An open face and a tentative lip, a direct manner and a shy blush, but above all a question mark in her eyes: why had I come? Why was I so full of questions? What is a ‘foreign’ friend really like?

But I was interested in something far different: her life growing up in a small village in Shandong Province. I had been to other villages in China, up in the mountains or out west, but I had not visited this one. The image relied purely on her words.

‘Where?’ I said.

‘Near the big lake in Shandong province’, she said. ‘Zhaoyang Lake’.

‘The one on the border with Jiangsu province?’ I said.

‘Yes, that’s the one’, she said. ‘We lived on the north side’.

‘How many people are in your village?’ I said.

‘Oh, maybe a couple of hundred,’ she said.

‘Do you come from a big family?’ I asked.

‘I am the youngest of five children’, she said.

‘Five …!’ I paused. ‘That’s not what I am used to seeing in China’.

‘Obviously, I was born before the one-child policy came into effect’, she said. ‘I am the baby of the family, born when my mother was already forty’.

‘A big family!’ I said.

‘Many nieces and nephews’, she laughed. ‘When we all get together for spring festival, my parents’ house is very full and very noisy (renao)’.

‘Does any one of your brothers or sisters still live in the village’, I said.

‘One brother and his family’, she said. ‘They help with my parents – who are in the eighties now’.

‘What do they do for a job?’ I said.

‘They are farmers’, she said. ‘But the way they farm has changed much, with technology, computers – you know, all the modern stuff’.

‘But tell me what it was like to grow up in a Chinese village in Shandong?’ I said.

‘I was born in 1970’, she said. ‘I remember we had to go to a well in the middle of the village to get water and everyone worked on the land’.

‘A well?’ I said.

‘We used it for drinking water (after boiling) and washing water’, she said.

‘Does your village still have a well?’ I asked.

‘Yes, of course’, she said. ‘But each house now has running water. At first – I remember the moment when I was a teenager – we had hand held pumps in the house. Pull up and down and the water would come out. Taps and basins came later’.

‘What about the well?’ I said.

‘Oh, we believe the water is very fresh’, she said. ‘But we must make sure we drink it all if we take some’.

‘Why?’

‘The local dragon will get angry if we waste it’, she laughed.

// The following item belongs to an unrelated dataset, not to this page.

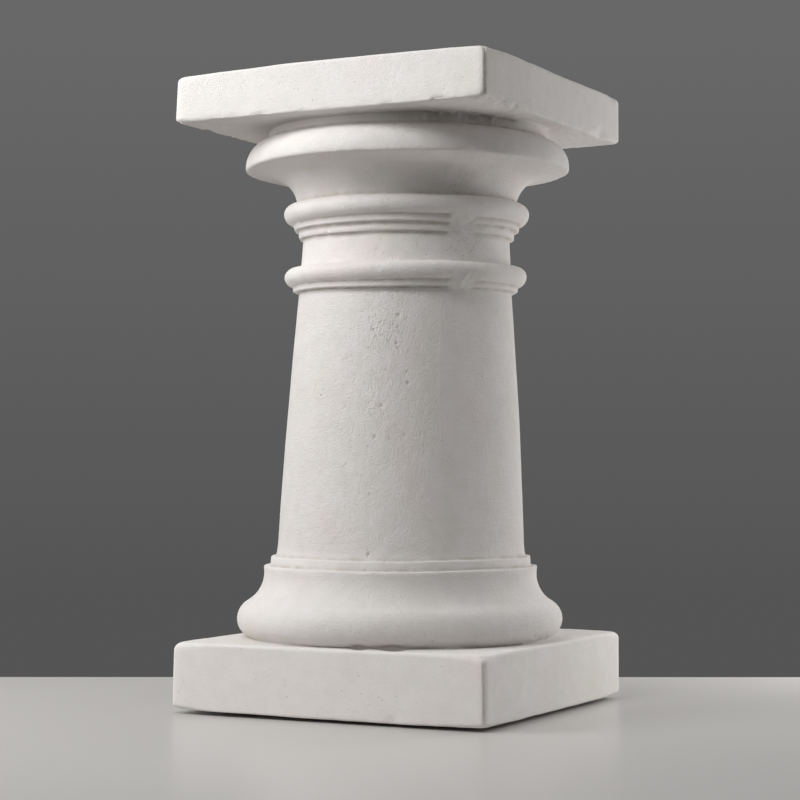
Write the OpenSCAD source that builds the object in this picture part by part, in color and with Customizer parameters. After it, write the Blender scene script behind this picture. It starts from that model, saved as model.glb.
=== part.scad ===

‘What did your father do?’ I asked.

‘He was a teacher in the village school’, she said.

‘Did he teach you too?’ I said.

‘Of course’, she said. ‘He taught my brothers and sister, as well as my cousins. He was the only teacher’.

‘What did you learn?’ I said.

‘Many people think it was still a traditional time, before the reform and opening up’, she said. ‘But it was already after the revolution of 1949, so we learnt about the Long March, Chairman Mao, along with reading and writing’.

‘At a young age?’ I said.

She laughed. ‘Yes, our textbooks for reading and writing told the stories of the revolutionary struggle’.

‘And Confucian teaching?’ I said.

‘That was more at home’, she said. ‘It is Shandong Province, after all, where Confucius was born. We are very serious about his teachings’.

‘But why at home?’ I asked.

‘Well, you know …’, she said. ‘During the Cultural Revolution, Confucius’s thought was not so popular. It was seen as part of the old, traditional China that had to be overcome. So we learnt it only at home’.

‘Since then, a new form of Confucianism has flowered, hasn’t it?’ I said.

‘Yes indeed’, she said. ‘But it is a bit different, since it works together with Marxism, or rather, socialism with Chinese characteristics’.

‘What did your family experience during that time?’ I said.

‘Since my father was a teacher, he was seen as one of the intellectuals’, she said. ‘Part of the old tradition in China, held up by the intellectuals. So he was not able to teach’.

‘What did your family do?’ I asked.

‘We farmed like everyone else’, she said. ‘But we were very poor … again, like everyone else. And I remember as a child eating endless baozi, steamed buns made out of wheat’.

‘Not rice?’ I said.

‘No’, she said. ‘Shandong is towards the north and is famous for its wheat’.

‘What about today?’ I said.

‘It is both the same and very different’, she said.

‘How so?’ I said.

‘The village is still very traditional in its outlook’, she said. ‘I am a traditional woman. It is very important to me. But much has changed. Farming has been modernised; the school system has been reformed a few times; my old home now has running water, electricity, internet …’.

‘And you now work in a modern Chinese city’, I said. ‘What is it like to visit your village again?’

‘We all return for spring festival’, she said. ‘At least those of us who do not live in the village’.

‘And your parents?’ I said.

‘They are very close now’, she said. ‘In their eighties’.

‘Why do you say “now”?’ I asked.

‘Well, it was an arranged marriage’, she said. ‘My mother is one of the last of her generation to have small feet. She came from a big peasant family and the marriage was arranged by her family and my father’s’.

‘Really?’ I said.

‘Yes, and they did not really like each other for a long time,’ she said.

‘While all five of you were born’, I said.

‘Yes’, she said. ‘I remember they argued all the time. But then, some time in their sixties, they fell in love with each other. And it has been that way ever since!’